The request: Will you return, word for word, only the lines from the top of the data below down to and including the one with "4, 0.65), 0.00010)])"?

++++++++++

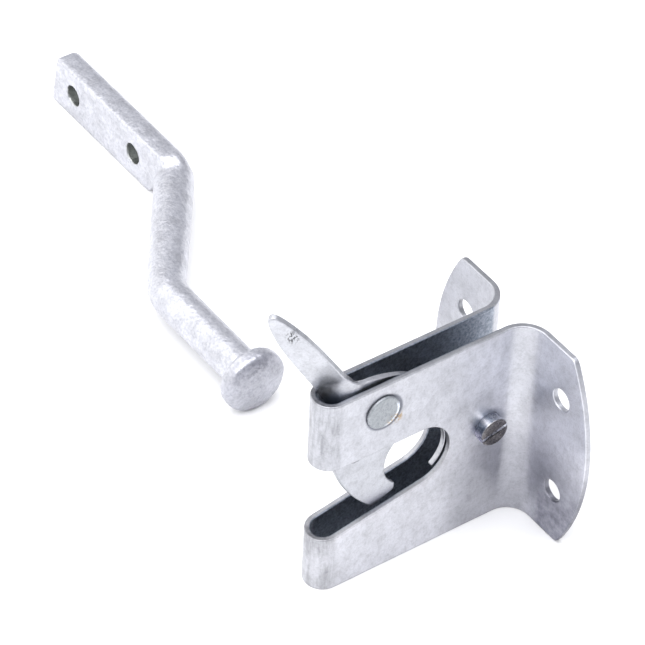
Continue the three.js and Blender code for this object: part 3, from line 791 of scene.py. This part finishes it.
# ---------------------------------------------------------------- strike bar
# Forged from 12.7 mm round steel: one end is flattened to a D and punched twice, then the bar is cranked.
# The other end is upset to a button head. The zinc on it is thicker and lumpier than on the sheet.
bar_start = Vector((-240.8, -10.0))
pad_height = 10
hole_insets = (13.5, 50.5)
bar_finish, tree, shader = metal("galvanised_forging", (0.72, 0.73, 0.78), 0.42)
coat = ramp(tree, grain(tree, 1100, 4, 0.65), [(0.3, (0.46, 0.47, 0.52)), (0.58, (0.64, 0.645, 0.69))])
clouds = ramp(tree, grain(tree, 170, 4, 0.6), [(0.32, 0.80), (0.6, 1.0)])
flecks = ramp(tree, grain(tree, 1500, 4, 0.75), [(0.28, 0.4), (0.37, 1.0)])
tone = blend(tree, "MULTIPLY", 1.0, coat, clouds)
tone = blend(tree, "MULTIPLY", 0.7, tone, flecks)
# Painted shade darkens the button head.
tone = blend(tree, "MULTIPLY", beyond(tree, "X", -76.5, -73.0), tone, (0.80, 0.80, 0.82))
for inset in hole_insets:
    punched = near(tree, (bar_start.x + inset, 0, pad_height), (1, 0, 1), 3.7, 4.2)
    tone = blend(tree, "MULTIPLY", punched, tone, (0.80, 0.82, 0.74))
tree.links.new(tone, shader.inputs["Base Color"])
tree.links.new(ramp(tree, grain(tree, 500, 3, 0.6), [(0.3, 0.32), (0.7, 0.46)]), shader.inputs["Roughness"])
relief(tree, shader, [(grain(tree, 200, 3, 0.6), 0.00055), (grain(tree, 1000, 4, 0.65), 0.00010)])

# The middle line runs along the flat, round a bend, along the crank, round a bend back and along the rod.
# Each stretch has a length, a turn and a number of steps.
crank_start, rod_end = 68.8, 163.3
crank_run, crank_offset = 48, 35.5
pad_bend, rod_bend = 11, 17
crank_turn = math.atan2(crank_offset, crank_run)
pad_cut, rod_cut = pad_bend * math.tan(crank_turn / 2), rod_bend * math.tan(crank_turn / 2)
lengths = ((crank_start - pad_cut, 0, 100),
           (pad_bend * crank_turn, -crank_turn, 14),
           (math.hypot(crank_run, crank_offset) - pad_cut - rod_cut, 0, 30),
           (rod_bend * crank_turn, crank_turn, 18),
           (rod_end - crank_start - crank_run - rod_cut, 0, 30))
stations = [(bar_start.x, bar_start.y, 0.0, 0.0)]
for length, swing, steps in lengths:
    for _ in range(steps):
        x, y, heading, passed = stations[-1]
        stride = length / steps
        middle = heading + swing / steps / 2
        stations.append((x + stride * math.cos(middle), y + stride * math.sin(middle),
                         heading + swing / steps, passed + stride))


def smooth(value, low, high):
    t = min(max((value - low) / (high - low), 0), 1)
    return t * t * (3 - 2 * t)


# The flat's section is a full oval cut off by its front face. It runs out into the round bar on a slant.
bar_steps = 64
rod_height = 11.25
crank_radius, rod_slimmer = 6.85, 0.25
shear_lean, shear_length = 0.17, 14
pad_middle, pad_crown, pad_face = -1.5, 7, -5
pad_half_height = 9.9
pad_fullness = 2 / 3
run_out, run_out_slant = (63.6, 69.6), 0.42
points = []
for x, y, heading, passed in stations:
    radius = crank_radius - rod_slimmer * smooth(passed, 90, 118)
    sheared = shear_lean * max(0, 1 - passed / shear_length)
    for a in np.linspace(0, 2 * math.pi, bar_steps, endpoint=False):
        c, s = math.cos(a), math.sin(a)
        pad_side = max(pad_middle + pad_crown * math.copysign(abs(c) ** pad_fullness, c), pad_face)
        pad_up = pad_height + pad_half_height * math.copysign(abs(s) ** pad_fullness, s)
        flat = 1 - smooth(passed - run_out_slant * (pad_up - pad_height), *run_out)
        rod_side, rod_up = radius * c, rod_height + radius * s
        side = rod_side + (pad_side - rod_side) * flat
        rise = rod_up + (pad_up - rod_up) * flat
        points.append((x + sheared * rise - side * math.sin(heading), y + side * math.cos(heading), rise))
end_x, end_y = stations[-1][:2]
button = [(0.1, 9.6), (0.4, 10.5), (0.9, 11.0), (1.6, 11.22), (3.9, 11.22),
          (4.9, 11.0), (5.7, 10.2), (6.3, 8.9), (6.9, 6.6), (7.3, 3.5)]
for along, radius in button:
    for a in np.linspace(0, 2 * math.pi, bar_steps, endpoint=False):
        points.append((end_x + along, end_y + radius * math.cos(a), rod_height + radius * math.sin(a)))
rows = len(points) // bar_steps
faces = [tuple(range(bar_steps))[::-1], tuple(range((rows - 1) * bar_steps, rows * bar_steps))]
for i in range(rows - 1):
    faces += wall(i * bar_steps, (i + 1) * bar_steps, bar_steps)
bar_mesh = bpy.data.meshes.new("strike_bar_forged")
bar_mesh.from_pydata((np.array(points) * 0.001 + np.array(latch)).tolist(), [], faces)
work = bmesh.new()
work.from_mesh(bar_mesh)
bmesh.ops.recalc_face_normals(work, faces=work.faces)
work.to_mesh(bar_mesh)
work.free()
bar = bpy.data.objects.new("strike_bar_forged", bar_mesh)
bpy.context.scene.collection.objects.link(bar)
punch_mesh = bpy.data.meshes.new("punch")
work = bmesh.new()
for inset in hole_insets:
    centre = Vector((bar_start.x + inset, bar_start.y, pad_height)) * 0.001 + latch
    place = Matrix.Translation(centre) @ Matrix.Rotation(math.pi / 2, 4, "X")
    bmesh.ops.create_cone(work, cap_ends=True, segments=48, radius1=0.0036, radius2=0.0039, depth=0.03,
                          matrix=place)
work.to_mesh(punch_mesh)
work.free()
punch = bpy.data.objects.new("punch", punch_mesh)
bpy.context.scene.collection.objects.link(punch)
punching = bar.modifiers.new("holes", "BOOLEAN")
punching.operation, punching.object, punching.solver = "DIFFERENCE", punch, "EXACT"
dipping = bar.modifiers.new("coat", "REMESH")
dipping.mode, dipping.voxel_size, dipping.use_smooth_shade = "VOXEL", 0.0004, True
draining = bar.modifiers.new("drain", "SMOOTH")
draining.factor, draining.iterations = 0.5, 4
baked(bar)
bpy.data.objects.remove(punch)
# The coat's lumps are raised on the mesh itself, so that they show on the outline.
count = len(bar.data.vertices) * 3
places, facings = np.empty(count), np.empty(count)
bar.data.vertices.foreach_get("co", places)
bar.data.vertices.foreach_get("normal", facings)
lumps = []
for p in map(Vector, places.reshape(-1, 3) * 1000):
    lumps.append(0.07 * noise.noise(p * 0.2) + 0.03 * noise.noise(p * 0.8) - 0.02)
lumpy = places.reshape(-1, 3) + facings.reshape(-1, 3) * np.array(lumps)[:, None] * 0.001
bar.data.vertices.foreach_set("co", lumpy.ravel())
bar.data.update()
bar.data.materials.append(bar_finish)
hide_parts("strike_bar")
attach(bar, "strike_bar")

# ---------------------------------------------------------------- table and light
# A pale table top under the parts, and soft light all round that is strongest from past the nose.
# One square lamp hangs overhead.
table_mesh = bpy.data.meshes.new("table")
table_mesh.from_pydata([(x, y, 0) for x, y in ((-4, -4), (4, -4), (4, 4), (-4, 4))], [], [(0, 1, 2, 3)])
table = bpy.data.objects.new("table", table_mesh)
bpy.context.scene.collection.objects.link(table)
table_finish = bpy.data.materials.new("table_top")
table_finish.use_nodes = True
shader = table_finish.node_tree.nodes["Principled BSDF"]
shader.inputs["Base Color"].default_value = (0.93, 0.93, 0.93, 1)
shader.inputs["Roughness"].default_value = 0.9
table_mesh.materials.append(table_finish)

world = bpy.data.worlds.new("studio")
bpy.context.scene.world = world
bpy.context.scene.view_settings.view_transform = "Standard"
world.use_nodes = True
sky = world.node_tree
view = add(sky, "ShaderNodeTexCoord")
toward = add(sky, "ShaderNodeVectorMath", operation="DOT_PRODUCT")
toward.inputs[1].default_value = Vector((-0.45, -0.80, 0.40)).normalized()
sky.links.new(view.outputs["Generated"], toward.inputs[0])
glow = band(sky, toward.outputs["Value"], -0.5, 0.9)
shade = ramp(sky, glow, [(0.0, (0.42, 0.425, 0.45)), (0.55, (0.46, 0.465, 0.49)),
                         (0.80, (0.62, 0.62, 0.64)), (1.0, (1.0, 1.0, 1.0))])
sky.links.new(shade, sky.nodes["Background"].inputs["Color"])
sky.nodes["Background"].inputs["Strength"].default_value = 1.75

lamp_data = bpy.data.lights.new("overhead", "AREA")
lamp_data.shape = "SQUARE"
lamp_data.size = 1.6
lamp_data.energy = 18
lamp = bpy.data.objects.new("overhead", lamp_data)
lamp.location = Vector((0.2, -0.15, 1.3))
lamp.rotation_euler = (Vector((0, 0, 0.04)) - lamp.location).to_track_quat("-Z", "Y").to_euler()
bpy.context.scene.collection.objects.link(lamp)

++++++++++

Response to the exercise:
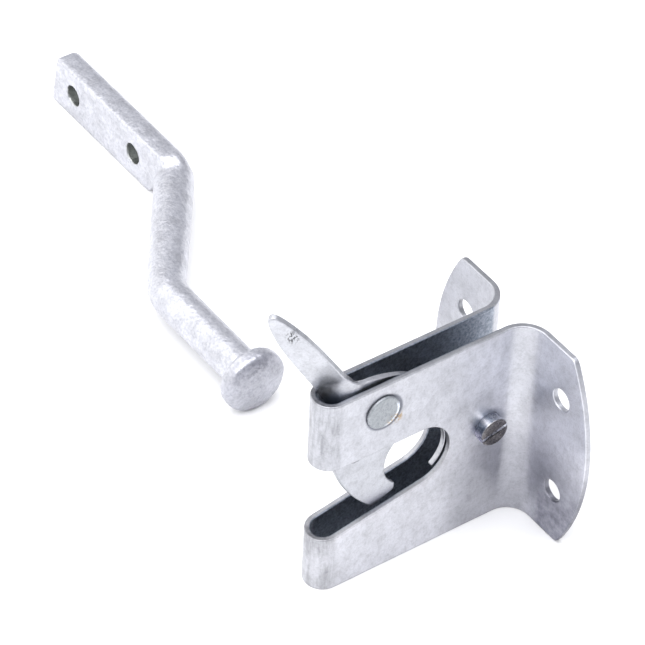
Continue the three.js and Blender code for this object: part 3, from line 791 of scene.py. This part finishes it.
# ---------------------------------------------------------------- strike bar
# Forged from 12.7 mm round steel: one end is flattened to a D and punched twice, then the bar is cranked.
# The other end is upset to a button head. The zinc on it is thicker and lumpier than on the sheet.
bar_start = Vector((-240.8, -10.0))
pad_height = 10
hole_insets = (13.5, 50.5)
bar_finish, tree, shader = metal("galvanised_forging", (0.72, 0.73, 0.78), 0.42)
coat = ramp(tree, grain(tree, 1100, 4, 0.65), [(0.3, (0.46, 0.47, 0.52)), (0.58, (0.64, 0.645, 0.69))])
clouds = ramp(tree, grain(tree, 170, 4, 0.6), [(0.32, 0.80), (0.6, 1.0)])
flecks = ramp(tree, grain(tree, 1500, 4, 0.75), [(0.28, 0.4), (0.37, 1.0)])
tone = blend(tree, "MULTIPLY", 1.0, coat, clouds)
tone = blend(tree, "MULTIPLY", 0.7, tone, flecks)
# Painted shade darkens the button head.
tone = blend(tree, "MULTIPLY", beyond(tree, "X", -76.5, -73.0), tone, (0.80, 0.80, 0.82))
for inset in hole_insets:
    punched = near(tree, (bar_start.x + inset, 0, pad_height), (1, 0, 1), 3.7, 4.2)
    tone = blend(tree, "MULTIPLY", punched, tone, (0.80, 0.82, 0.74))
tree.links.new(tone, shader.inputs["Base Color"])
tree.links.new(ramp(tree, grain(tree, 500, 3, 0.6), [(0.3, 0.32), (0.7, 0.46)]), shader.inputs["Roughness"])
relief(tree, shader, [(grain(tree, 200, 3, 0.6), 0.00055), (grain(tree, 1000, 4, 0.65), 0.00010)])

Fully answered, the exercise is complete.